Speaking on how to develope your own personal style, she says the key is to put in effort. “First of all it’s work. You have to know who you are. You have to know yourself,” she says. “You have to know what you can pull off, what you feel comfortable with, what you can afford; all of that and work accordingly,” adding that doing your research is crucial. “Look at a lot of magazines, shops, other people, hone your eye and decide what you like.”


Ultimately Iris's attitude is to keep your youthful wonder and not take yourself or fashion too seriously:

"When you get older, as I often paraphrase an old family friend, if you have two of anything, chances are one of them is going to hurt when you get up in the morning. But you have to get up and move beyond the pain. If you want to stay young, you have to think young.
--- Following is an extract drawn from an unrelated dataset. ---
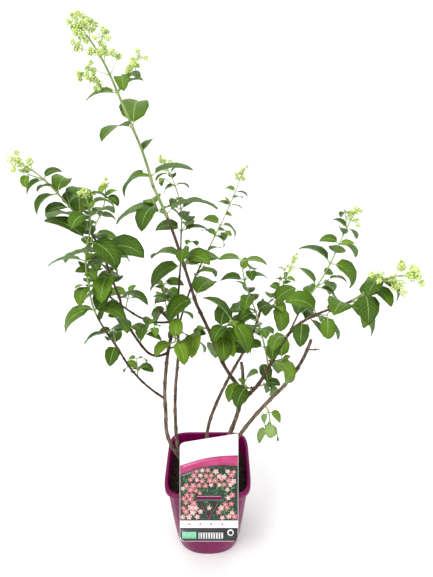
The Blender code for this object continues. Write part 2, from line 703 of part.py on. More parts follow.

Having a sense of wonder, a sense of humour, and a sense of curiosity — these are my tonic.

They keep you young, childlike, open to new people and things, ready for another adventure. I never want to be an old fuddy-duddy; I hold the self-proclaimed record for being the World’s Oldest Living Teenager and I intend to keep it that way.”


Iris also maintains a healthy perspective, not one to starve herself into the latest fashions : “I think being happy is much more important. I mean, if you’re plump and you like willowy-looking clothes then…starving yourself is not pleasant. Just forget about those clothes. Clothes are not the most important thing in the world,” Apfel says. “Dressing up should be a joyful, fun experience for yourself… for some people it’s an easy job and for other people it’s a chore. And if you look up-tight and you’re unhappy with it then I think it’s better to look like everybody else than be unhappy.” 

When asked what style mantra she lived by, Iris answered, 

I don’t live by style, I have a lot of other things to live by. I don’t have any mantras, I don’t have any rules, I dress the way I please and I do what I please and I do everything for my good. I don’t intellectualise it or make up rules and regulations.

Spoken like a true style icon. Happy Birthday Iris!!!